J'ai la grande chance de découvrir un ouvrage "Mauvaise langue" de Cécile Ladjali - Editions du Seuil - elle y traite des méthodes nouvelles d'apprentissage de la langue qui mettent en fait les élèves dans une position d'apprentissage "pulsionnels" où ils ne sont plus en mesure de dérouler une syntaxe et l'élaboration d'une pensée construite qui va avec. Je vais en avoir une bien cruelle démonstration...

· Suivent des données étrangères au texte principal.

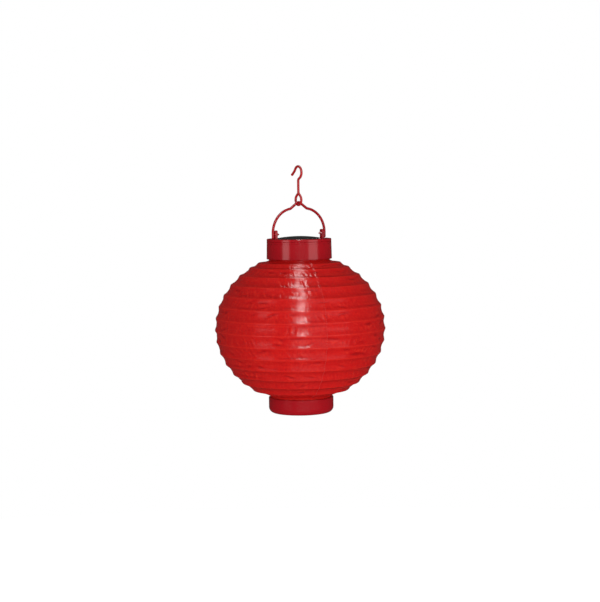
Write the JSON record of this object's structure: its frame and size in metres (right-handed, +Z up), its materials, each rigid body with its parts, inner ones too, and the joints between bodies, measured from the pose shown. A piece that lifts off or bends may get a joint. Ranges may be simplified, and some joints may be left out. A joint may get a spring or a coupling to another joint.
{
  "type": "paper lantern",
  "caption": "Hanging globe lantern: ribbed fabric shell on wire hoops, round solar lid with a hinged bail and wire hook, and a base cup; the shell folds flat.",
  "frame": {"origin": "top of the inside of the hook's crook, on the lantern's axis, where the lantern hangs", "axes": "+Z up along the lantern's axis, X along the bail's pivot line, the hook flat in the YZ plane with its crook open towards +Y"},
  "size_m": [0.22, 0.22, 0.3187],
  "materials": {
    "coated_wire": "gloss",
    "red_plastic": "gloss",
    "inner_plastic": "satin",
    "ring_plastic": "satin",
    "clear_plastic": "polished",
    "frosted_plastic": "satin",
    "seal_rubber": "matte",
    "panel_board": "satin",
    "cell_silicon": "gloss",
    "plated_steel": "polished",
    "cell_sleeve": "gloss",
    "board_laminate": "satin",
    "black_moulding": "satin",
    "led_resin": "polished",
    "black_wire": "satin",
    "red_wire": "satin",
    "nylon": "satin",
    "hoop_steel": "satin"
  },
  "bodies": {
    "hook": {"hook": "coated_wire"},
    "bail": {"bail": "red_plastic"},
    "lid": {"lid_shell": "red_plastic", "lens_cover": "clear_plastic", "lens_gasket": "seal_rubber", "panel_bezel": "inner_plastic", "solar_panel": "panel_board", "solar_cells": "cell_silicon", "lid_housing": "inner_plastic", "lid_screws": "plated_steel", "battery_door": "inner_plastic", "door_screw": "plated_steel", "battery": "cell_sleeve", "battery_contacts": "plated_steel", "battery_spring": "plated_steel", "circuit_board": "board_laminate", "driver_chip": "black_moulding", "inductor": "black_moulding", "led": "led_resin", "led_diffuser": "frosted_plastic", "switch_body": "inner_plastic", "panel_lead_black": "black_wire", "panel_lead_red": "red_wire", "battery_lead_black": "black_wire", "battery_lead_red": "red_wire"},
    "switch_knob": {"switch_knob": "inner_plastic"},
    "shell": {"top_collar": "red_plastic", "top_clamp_ring": "ring_plastic", "fabric_shell": "nylon"},
    "base": {"base_cup": "red_plastic", "base_clamp_ring": "ring_plastic"},
    "hoop_01": {"rib_hoop_01": "hoop_steel"},
    "hoop_02": {"rib_hoop_02": "hoop_steel"},
    "hoop_03": {"rib_hoop_03": "hoop_steel"},
    "hoop_04": {"rib_hoop_04": "hoop_steel"},
    "hoop_05": {"rib_hoop_05": "hoop_steel"},
    "hoop_06": {"rib_hoop_06": "hoop_steel"},
    "hoop_07": {"rib_hoop_07": "hoop_steel"},
    "hoop_08": {"rib_hoop_08": "hoop_steel"},
    "hoop_09": {"rib_hoop_09": "hoop_steel"},
    "hoop_10": {"rib_hoop_10": "hoop_steel"},
    "hoop_11": {"rib_hoop_11": "hoop_steel"},
    "hoop_12": {"rib_hoop_12": "hoop_steel"},
    "hoop_13": {"rib_hoop_13": "hoop_steel"},
    "hoop_14": {"rib_hoop_14": "hoop_steel"}
  },
  "joints": [
    {"name": "hook_swing", "type": "hinge", "parent": "hook", "child": "bail", "pos_m": [0, 0, -0.04442], "axis": [1, 0, 0], "range_deg": [-45, 45]},
    {"name": "bail_swing", "type": "hinge", "parent": "bail", "child": "lid", "pos_m": [0, 0, -0.08472], "axis": [1, 0, 0], "range_deg": [-75, 75]},
    {"name": "switch_slide", "type": "slide", "parent": "lid", "child": "switch_knob", "axis": [1, 0, 0], "range_m": [0, 0.0025]},
    {"name": "lid_release", "type": "slide", "parent": "lid", "child": "shell", "axis": [0, 0, -1], "range_m": [0, 0.05]},
    {"name": "shell_collapse", "type": "slide", "parent": "shell", "child": "base", "axis": [0, 0, 1], "range_m": [0, 0.14], "deforming": ["fabric_shell"]},
    {"name": "hoop_01_lift", "type": "slide", "parent": "shell", "child": "hoop_01", "axis": [0, 0, 1], "range_m": [0, 0.00456]},
    {"name": "hoop_02_lift", "type": "slide", "parent": "shell", "child": "hoop_02", "axis": [0, 0, 1], "range_m": [0, 0.00915]},
    {"name": "hoop_03_lift", "type": "slide", "parent": "shell", "child": "hoop_03", "axis": [0, 0, 1], "range_m": [0, 0.01688]},
    {"name": "hoop_04_lift", "type": "slide", "parent": "shell", "child": "hoop_04", "axis": [0, 0, 1], "range_m": [0, 0.02597]},
    {"name": "hoop_05_lift", "type": "slide", "parent": "shell", "child": "hoop_05", "axis": [0, 0, 1], "range_m": [0, 0.03619]},
    {"name": "hoop_06_lift", "type": "slide", "parent": "shell", "child": "hoop_06", "axis": [0, 0, 1], "range_m": [0, 0.04728]},
    {"name": "hoop_07_lift", "type": "slide", "parent": "shell", "child": "hoop_07", "axis": [0, 0, 1], "range_m": [0, 0.05896]},
    {"name": "hoop_08_lift", "type": "slide", "parent": "shell", "child": "hoop_08", "axis": [0, 0, 1], "range_m": [0, 0.07091]},
    {"name": "hoop_09_lift", "type": "slide", "parent": "shell", "child": "hoop_09", "axis": [0, 0, 1], "range_m": [0, 0.08284]},
    {"name": "hoop_10_lift", "type": "slide", "parent": "shell", "child": "hoop_10", "axis": [0, 0, 1], "range_m": [0, 0.09445]},
    {"name": "hoop_11_lift", "type": "slide", "parent": "shell", "child": "hoop_11", "axis": [0, 0, 1], "range_m": [0, 0.10543]},
    {"name": "hoop_12_lift", "type": "slide", "parent": "shell", "child": "hoop_12", "axis": [0, 0, 1], "range_m": [0, 0.1155]},
    {"name": "hoop_13_lift", "type": "slide", "parent": "shell", "child": "hoop_13", "axis": [0, 0, 1], "range_m": [0, 0.12439]},
    {"name": "hoop_14_lift", "type": "slide", "parent": "shell", "child": "hoop_14", "axis": [0, 0, 1], "range_m": [0, 0.13186]}
  ],
  "couplings": [
    {"joint": "hoop_01_lift", "follows": "shell_collapse", "ratio": 0.03254},
    {"joint": "hoop_02_lift", "follows": "shell_collapse", "ratio": 0.065357},
    {"joint": "hoop_03_lift", "follows": "shell_collapse", "ratio": 0.12054},
    {"joint": "hoop_04_lift", "follows": "shell_collapse", "ratio": 0.18546},
    {"joint": "hoop_05_lift", "follows": "shell_collapse", "ratio": 0.25849},
    {"joint": "hoop_06_lift", "follows": "shell_collapse", "ratio": 0.33772},
    {"joint": "hoop_07_lift", "follows": "shell_collapse", "ratio": 0.4211},
    {"joint": "hoop_08_lift", "follows": "shell_collapse", "ratio": 0.5065},
    {"joint": "hoop_09_lift", "follows": "shell_collapse", "ratio": 0.59172},
    {"joint": "hoop_10_lift", "follows": "shell_collapse", "ratio": 0.67461},
    {"joint": "hoop_11_lift", "follows": "shell_collapse", "ratio": 0.75303},
    {"joint": "hoop_12_lift", "follows": "shell_collapse", "ratio": 0.82495},
    {"joint": "hoop_13_lift", "follows": "shell_collapse", "ratio": 0.88849},
    {"joint": "hoop_14_lift", "follows": "shell_collapse", "ratio": 0.94182}
  ]
}
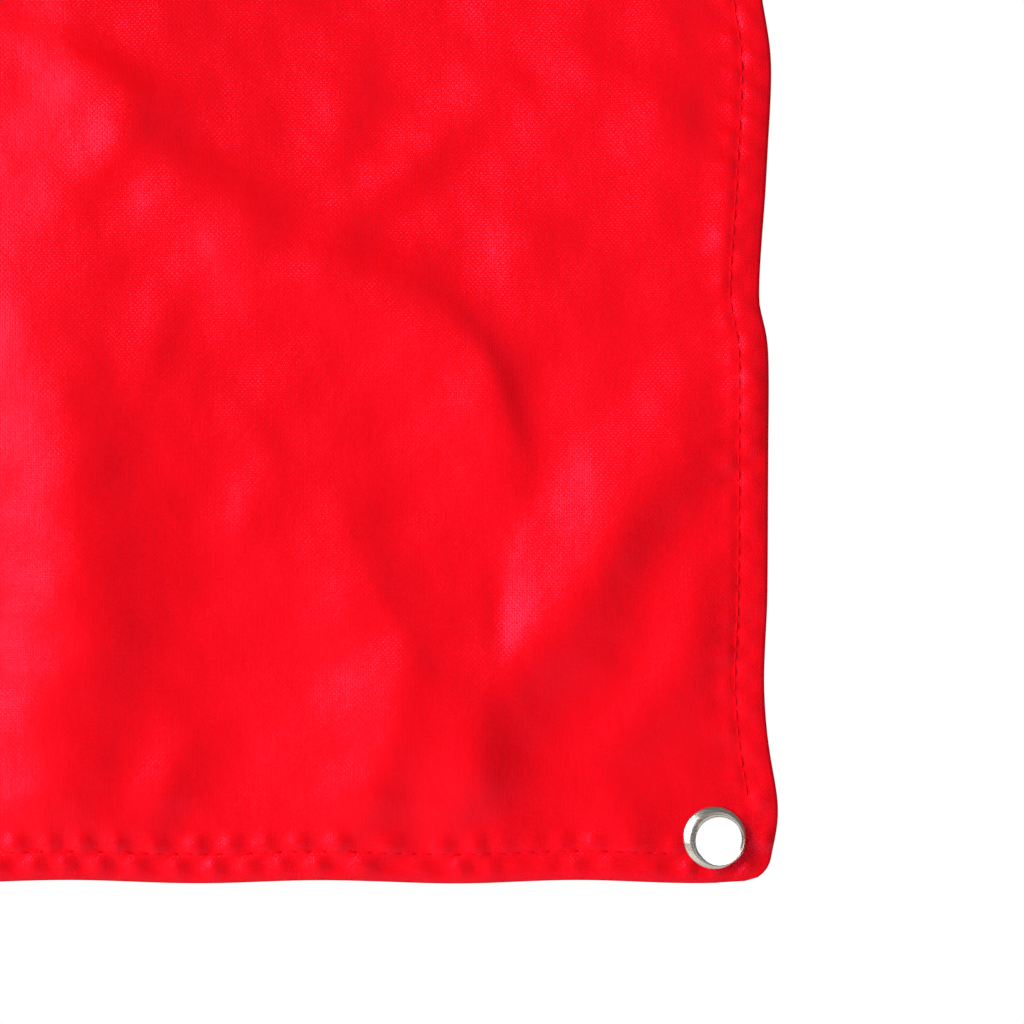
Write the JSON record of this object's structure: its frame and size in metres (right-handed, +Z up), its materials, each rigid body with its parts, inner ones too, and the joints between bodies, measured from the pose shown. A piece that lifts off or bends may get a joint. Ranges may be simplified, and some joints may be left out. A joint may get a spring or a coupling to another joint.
{
  "type": "portable windsock with telescopic pole",
  "caption": "Red fabric windsock on a ball-bearing swivel head, carried by a two-stage telescopic pole that stands on a folding cross base.",
  "frame": {"origin": "on the floor under the pole's axis, at the middle of the cross base", "axes": "+Z up along the pole, +X the way the sock streams at rest, +Y to its left"},
  "size_m": [1.329, 0.72, 1.7262],
  "materials": {
    "black_powder_coat": "satin powder coat, fine orange peel",
    "rubber": "matt moulded rubber",
    "zinc_steel": "bright zinc plate",
    "black_plastic": "fine-textured moulded nylon",
    "anodised_aluminium": "satin clear anodise",
    "bearing_steel": "ground and polished",
    "nickel_brass": "polished nickel plate",
    "red_nylon": "plain-weave nylon with a soft satin sheen",
    "red_webbing": "ribbed polyester webbing",
    "white_cord": "braided polyester cord"
  },
  "bodies": {
    "base": {"lower_cross_bar": "black_powder_coat", "lower_bar_foot_rear": "rubber", "lower_bar_foot_front": "rubber", "hub_pad": "rubber", "pivot_washer": "black_plastic", "pivot_bolt": "zinc_steel", "pole_socket": "black_powder_coat"},
    "folding_bar": {"folding_cross_bar": "black_powder_coat", "folding_bar_foot_right": "rubber", "folding_bar_foot_left": "rubber"},
    "thumb_screw": {"socket_thumb_screw": "black_plastic"},
    "pole_lower": {"lower_tube": "anodised_aluminium", "lower_tube_plug": "black_plastic", "pole_clamp": "black_plastic", "clamp_bolt": "zinc_steel", "clamp_nut": "zinc_steel", "lever_pin": "zinc_steel"},
    "lever": {"clamp_lever": "black_plastic"},
    "pole_upper": {"upper_tube": "anodised_aluminium", "slide_bush": "black_plastic", "bearing_housing": "anodised_aluminium", "lower_bearing_outer_race": "bearing_steel", "upper_bearing_outer_race": "bearing_steel", "housing_circlip": "bearing_steel"},
    "head": {"swivel_shaft": "zinc_steel", "shaft_nut": "zinc_steel", "lower_bearing_inner_race": "bearing_steel", "upper_bearing_inner_race": "bearing_steel", "bearing_spacer": "anodised_aluminium", "rain_cap": "black_plastic", "shaft_end_cap": "black_plastic", "front_hoop": "zinc_steel", "rear_hoop": "zinc_steel", "basket_stay_1": "zinc_steel", "basket_stay_2": "zinc_steel", "basket_stay_3": "zinc_steel", "basket_stay_4": "zinc_steel", "lower_hoop_clamp": "anodised_aluminium", "upper_hoop_clamp": "anodised_aluminium", "lower_clamp_screw": "zinc_steel", "upper_clamp_screw": "zinc_steel", "right_sock_panel": "red_nylon", "left_sock_panel": "red_nylon", "mouth_band": "red_webbing", "mouth_eyelet_1": "nickel_brass", "mouth_eyelet_2": "nickel_brass", "mouth_eyelet_3": "nickel_brass", "mouth_eyelet_4": "nickel_brass", "mouth_eyelet_5": "nickel_brass", "mouth_eyelet_6": "nickel_brass", "mouth_eyelet_7": "nickel_brass", "mouth_eyelet_8": "nickel_brass", "lower_tail_eyelet": "nickel_brass", "upper_tail_eyelet": "nickel_brass", "lacing_cord": "white_cord"},
    "ball_cages": {"lower_bearing_balls": "bearing_steel", "upper_bearing_balls": "bearing_steel"}
  },
  "joints": [
    {"name": "base_fold", "type": "hinge", "parent": "base", "child": "folding_bar", "pos_m": [0, 0, 0.0256], "axis": [0, 0, 1], "range_deg": [0, 80]},
    {"name": "thumb_screw_turn", "type": "hinge", "parent": "base", "child": "thumb_screw", "pos_m": [-0.0269, 0, 0.1189], "axis": [-1, 0, 0], "range_deg": [0, 540]},
    {"name": "pole_lift", "type": "slide", "parent": "base", "child": "pole_lower", "axis": [0, 0, 1], "range_m": [0, 0.12]},
    {"name": "clamp_lever_swing", "type": "hinge", "parent": "pole_lower", "child": "lever", "pos_m": [0.027, -0.0143, 0.7596], "axis": [0, 0, 1], "range_deg": [0, 110]},
    {"name": "pole_extend", "type": "slide", "parent": "pole_lower", "child": "pole_upper", "axis": [0, 0, 1], "range_m": [-0.55, 0]},
    {"name": "swivel", "type": "hinge", "parent": "pole_upper", "child": "head", "pos_m": [0, 0, 1.3935], "axis": [0, 0, 1], "continuous": true},
    {"name": "ball_cage_roll", "type": "hinge", "parent": "pole_upper", "child": "ball_cages", "pos_m": [0, 0, 1.3935], "axis": [0, 0, 1], "continuous": true}
  ],
  "couplings": [
    {"joint": "ball_cage_roll", "follows": "swivel", "ratio": 0.3944}
  ]
}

Je réactualise l'exercice sur les niveaux de langues, y incluant le verlan, l'argot, la langue verte (si chère à Pierre Perret), ainsi que le langage SMS, je n'en juge aucun, chacun peut impressionner par la richesse de ses compétences diverses (!!!),  je leur montre au passage l'absurdité de l'expression "langue de Molière" tant usitée par les réactionnaires de tous poils et combien il serait ridicule de l'utiliser aujourd'hui !!! j'explique les circonstances dans lesquels il est bienvenu de les utiliser... nous nous livrons à des exercices de traductions et exemples d'utilisation. L'un des jeunes que la structure destine à l'animation sportive alors que cela ne l'intéresse pas du tout, se révèle un virtuose des alexandrins en langage "racaille" (?), il s'avère qu'il fait le "nègre" pour nombre de rapeurs grands frères de Pigale qui l'exploitent bien, je lui conseille de s'inscrire à la SACEM.  La séance passionne les jeunes et moi aussi !

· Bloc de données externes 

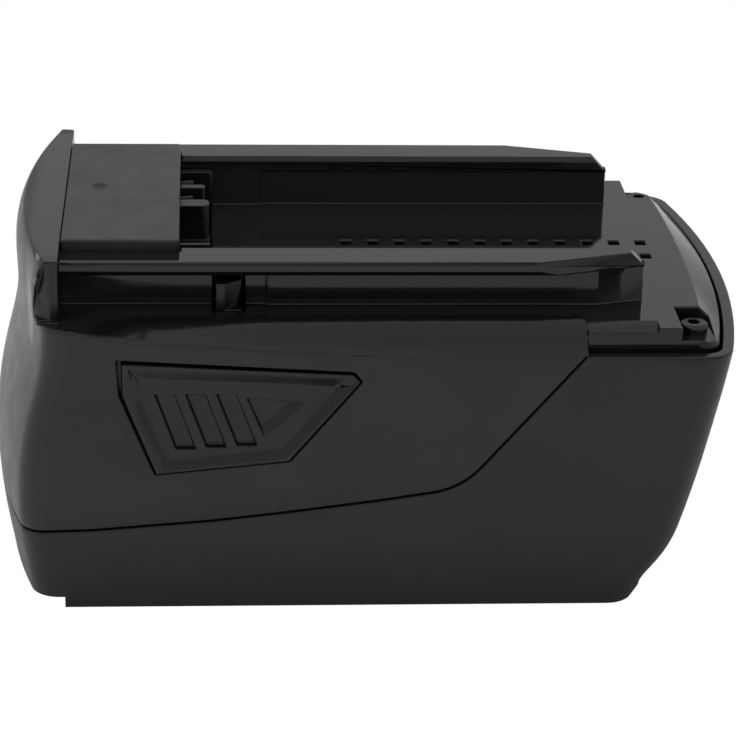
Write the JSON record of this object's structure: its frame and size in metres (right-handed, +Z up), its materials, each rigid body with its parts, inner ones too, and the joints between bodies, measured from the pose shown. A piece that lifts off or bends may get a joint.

Mes deux collègues ont été formées en français langue étrangère, je suis la seule avec une licence de lettres et surtout une petite formation en psychopédagogie, alors que j' étais bien modestement "dans mes petits souliers", consciente de mes manques et connaissances à rafraîchir en grammaire et en lettres, je suis affligée de découvrir qu'elles proposent aux jeunes arrivants, afin d'évaluer leur niveau, une rédaction sur le thème : "Raconter vos vacances". J'arrive avec beaucoup de diplomatie à les convaincre de peut-être changer de sujet ? ces jeunes sont en effet dans des situations économiques très difficiles, avec souvent d'énormes problèmes familiaux, certains au 115, c'est à dire à la rue et hébergés ponctuellement dans des foyers. Le sujet ne me semble guère adapté. De plus c'est pile l'exemple typique de base du mauvais pédagogue ! Je commence à m'inquiéter quelque peu pour la suite. Je ne peux vraiment pas assumer face aux stagiaires de partager et afficher cette incompréhension des réalités de ces jeunes.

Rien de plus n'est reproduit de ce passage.